後漢王朝が滅んだ理由としてよく語られるのは外戚と宦官による権力争いですよね。しかし、実はもっと別のところにも滅亡の原因があったと言われています。それは、異民族による度重なる反乱。辺境の地で日々ヒャッハーしている異民族たちは漢民族の言葉や常識が通じない上にやたらと屈強。
そして、謎のタフさで漢王朝を度々苦しめました。宥めてもすかしても嫌な意味でへこたれない異民族たち。中でも、後漢時代に最も漢王朝を苦しめたのは羌族であると言われています。一体羌族とはどのような民族だったのでしょうか?
強い奴にくっついて歩く世渡り上手な民族
羌族は紀元前5世紀頃に中国の西北部に現れたと言われています。しかし、羌族は漢民族にとってそれほど害が無かったのか小さな民族だったために歯牙にもかけられなかったのか正史では『後漢書』に至るまでまともに取り扱われることはありませんでした。
羌族は前漢代には北方でブイブイ言わせていた匈奴にくっついて一緒に漢に侵入してみたり、武帝によって匈奴がけちょんけちょんにやられた後は漢にくっついて静かに生活したりしていました。羌族はけっこう世渡り上手な民族だったみたいですね。
王莽による簒奪の後大暴れ
前漢末期、とち狂った王莽が「摂皇帝」だの「仮皇帝」だのと名乗りだし、ついには「高祖・劉邦の霊が俺に帝位をくれた!」とかなんとか言って帝位を簒奪してちゃっかり新を建国すると、国内だけではなく異民族にも動揺が起こりました。

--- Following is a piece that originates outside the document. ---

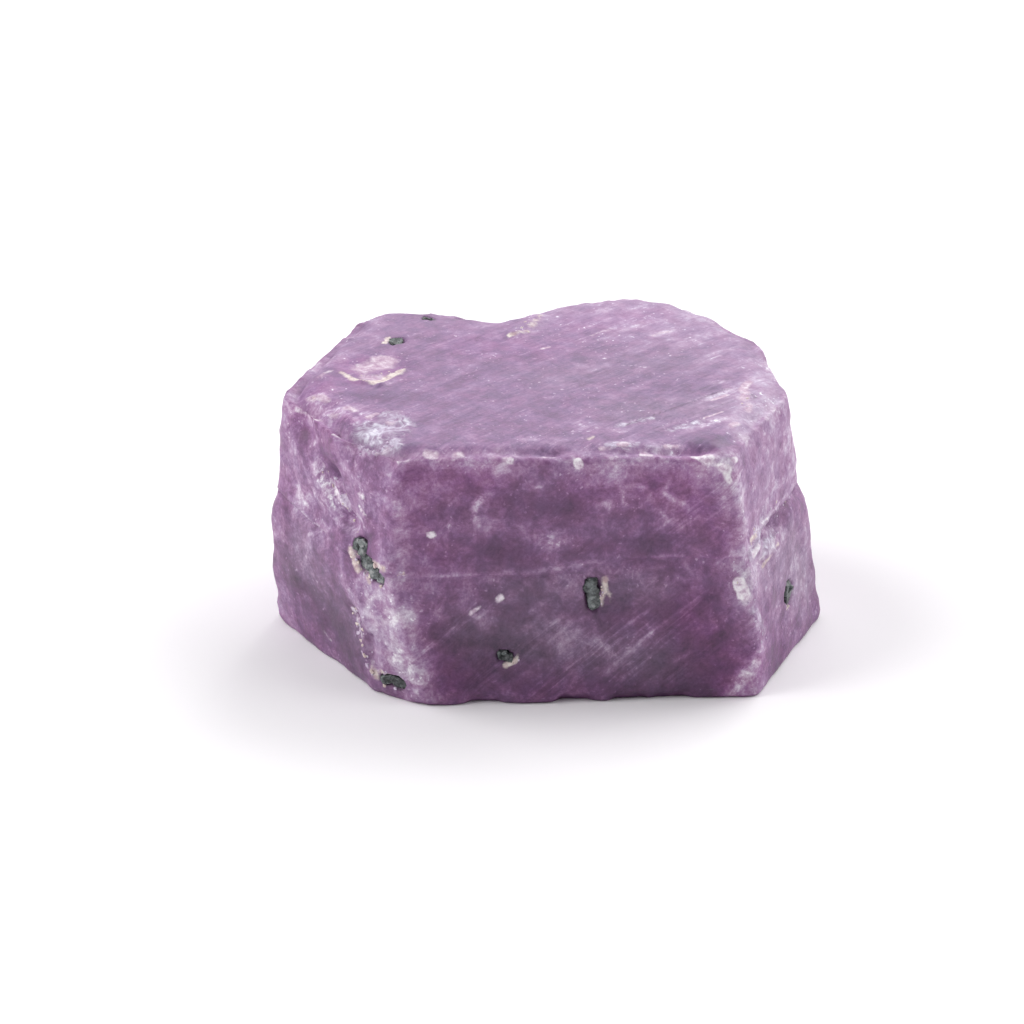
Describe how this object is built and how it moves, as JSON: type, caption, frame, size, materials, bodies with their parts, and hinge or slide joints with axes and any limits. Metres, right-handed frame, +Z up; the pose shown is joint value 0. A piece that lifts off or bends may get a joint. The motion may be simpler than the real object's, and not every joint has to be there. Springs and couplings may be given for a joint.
{
  "type": "raw ruby crystal",
  "caption": "Stubby hexagonal raw ruby crystal with a flat sawn top, a seam round its middle and small pits holding dark grains.",
  "frame": {"origin": "middle of the crystal's bounding box, on the plane it rests on", "axes": "+X to the right along the crystal's length, +Y to the back, where the bite is, and +Z up through the flat top"},
  "size_m": [0.0267, 0.02, 0.013],
  "materials": {
    "ruby": "satin"
  },
  "bodies": {
    "root": {"ruby_crystal": "ruby"}
  },
  "joints": []
}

漢王朝が絶対的存在ではないということが異民族に知れ渡って色めき立ったというわけです。しかも、新は十数年で「やっぱり漢が良かった!」と眉毛を赤く染めた輩たちに大暴れされた結果あっさり転覆。
そんなわけで漢王朝は再び返り咲いたのですが、この一連の動乱は「俺らもワンチャンあるんじゃね?」と異民族たちを更にワクワクさせてしまうことになりました。その中でも特別ワクワクしてしまったのが羌族だったようです。それまで地味だったのに漢の領土に度々侵入してヒャッハーしまくる羌族。漢王朝もその度に国の威信をかけて羌族を討伐しに出かけるわけですが、あまりにしつこい羌族に辟易…。

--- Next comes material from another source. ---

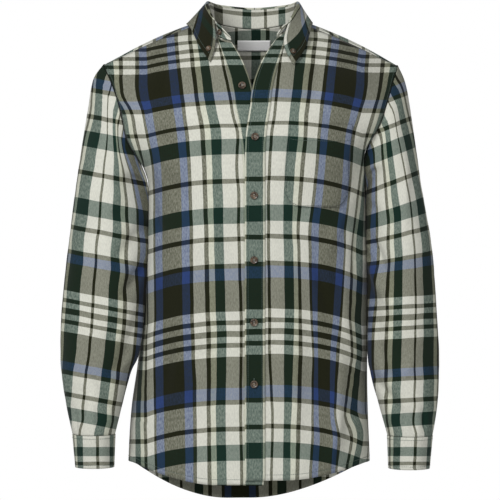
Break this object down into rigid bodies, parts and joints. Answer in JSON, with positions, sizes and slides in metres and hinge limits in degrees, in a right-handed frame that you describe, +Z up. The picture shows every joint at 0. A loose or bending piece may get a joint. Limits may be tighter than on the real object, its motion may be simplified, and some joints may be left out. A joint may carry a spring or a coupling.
{
  "type": "flannel shirt",
  "caption": "Long-sleeved plaid flannel shirt with a button-down collar, chest pocket, buttoned cuffs and a curved hem, open at the neck and shaped as if worn.",
  "frame": {"origin": "middle of the neck, level with the seam at the nape, on the line of the buttons and between the side seams", "axes": "+Z up, the front faces -Y, +X is the wearer's left"},
  "size_m": [0.604, 0.2755, 0.821],
  "materials": {
    "flannel": "brushed cotton flannel, matt, woven in a check of cream, bottle green, dark olive and blue",
    "label": "woven satin label, blank",
    "button": "mottled brown horn look, satin polish"
  },
  "bodies": {
    "root": {"front_right": "flannel", "front_left": "flannel", "back": "flannel", "yoke": "flannel", "placket": "flannel", "button_band": "flannel", "pocket": "flannel", "collar_stand": "flannel", "collar": "flannel", "sleeve_right": "flannel", "cuff_right": "flannel", "sleeve_placket_right": "flannel", "sleeve_left": "flannel", "cuff_left": "flannel", "sleeve_placket_left": "flannel", "neck_label": "label", "button_front_1": "button", "button_front_2": "button", "button_front_3": "button", "button_front_4": "button", "button_front_5": "button", "button_front_6": "button", "button_stand": "button", "button_collar_right": "button", "button_cuff_right": "button", "button_collar_left": "button", "button_cuff_left": "button"}
  },
  "joints": []
}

「こいつら、何とかならんのかな…」と悩みに悩んだ漢王朝は戦う度に羌族を捕まえて漢の領内に住まわせて飼いならすことにしたのでした。
何度も反乱を起こして漢王朝のHPを削りまくる
しばらくは黙って飼いならされていた羌族。漢王朝の方も羌族は敵というよりも仲間…というより犬と思うようになっていき、うまいこと羌族を使ってやろうと考え始めます。
そんなわけで漢王朝は羌族に西域征伐を命じました。元気よく「OK!」の返事をして勇んで出かけて行った羌族。
しかし、西域に向かう途中で「これ以上遠くに行っちゃったら、家族の元に帰れなくなっちゃうんじゃね…?俺ら、漢民族に騙されてるんじゃね?」という恐怖心や猜疑心が彼らの中に芽生え始めます。この恐怖心や猜疑心は仲間の中に次々と伝播していき、途中で逃げ帰ろうとする者が続出。
ところが、彼らの前に「そんなことは許さん」と故郷への道に立ち塞がる漢民族たち。「もう辛抱ならん!」とブチギレた羌族はついに大反乱を起こして西域への道を塞いでしまいます。その際羌族を取りまとめていた滇零は「我こそは天子である!」と皇帝を僭称。ついには長安に攻め入って来るまでになり、漢王朝は十数年にわたって苦戦を強いられることになりました。
滇零の死後、漢王朝はようやく羌族の反乱を鎮圧できたのですが、それまでにかかった膨大な軍費によって財政が圧迫され、再び滅亡への道を歩み始めることになってしまったのです。
馬騰・馬超・韓遂と結んで大暴れ
反乱を鎮圧された後はしばらくは鳴りを潜めていた羌族でしたが、黄巾の乱が起こると再びヒャッハーし始めます。羌族の血を引く馬騰・馬超親子と共に魏に仕えて戦ったり馬超が曹操と仲が悪くなると韓遂と共に反乱を起こしたり。結局馬超が劉備に帰順すると、羌族も蜀に仕えるようになったのでした。
三国志ライターchopsticksの独り言
その後も五胡十六国時代に五胡の一員として暴れまくり、後秦王朝を立てる羌族ですが、結局その王朝も東晋によって滅ぼされてしまいます。その後目立った活動をすることは無い羌族ですが、彼らの子孫は現代でも中国の西域で暮らしているみたいですよ。